The “undesirable” universities

By now, Russian registry of “undesirable” organisations had absorbed an elite selection of Western higher education.

In 2023, the Prosecutor General’s office designated Vienna-based Central European University (CEU) for running educational programmes that “deliberately devalue and distort the history of the Russian state”, diminish the achievements of prominent Russian scientists and cultural figures, and recruit personnel for “a global anti-Russian media agenda saturated with hatred toward Russia and its multinational people”. In 2025, another Viennese entity, the Institute for Human Sciences (IWM), was added due to its ties to CEU, as well as hosting “pseudo-researchers” who call for “providing Kiev neo-Nazis with weapons, support criminal attacks on civilians, and advocate for increased military confrontation”. 

The most designated universities are from the United States. 

In July 2025, Yale University was designated as “undesirable” due to activity “aimed at violating the territorial integrity of the Russian Federation, the international blockade of the state and undermining its economic foundations, as well as destabilising the socio-economic and political situation in the country”.

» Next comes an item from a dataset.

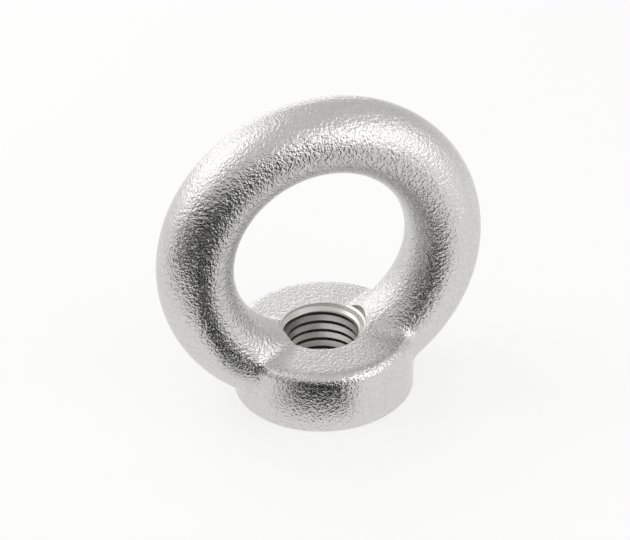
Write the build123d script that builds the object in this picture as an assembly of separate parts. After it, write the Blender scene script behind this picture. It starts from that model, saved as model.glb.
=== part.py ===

What followed in the statement was even more peculiar, potentially revealing the true reason behind the targeting: the agency mentioned Yale World Fellows programme, a fellowship that, according to Russian prosecutors, “trains opposition leaders of foreign countries”; among the Russian graduates of the programme are late opposition leader Alexei Navalny and his aide Leonid Volkov. 

In March, Basmanny district court of Moscow fined an exiled writer and journalist Mikhail Zygar, already sentenced to 8.5 years in prison in absentia over “spreading fake news” about the Bucha killings, over his selection to the 2025 World Fellows programme.

In 2025–2026, Brigham Young University, Tufts Univeristy, UC Berkeley and Stanford University joined Yale on the list.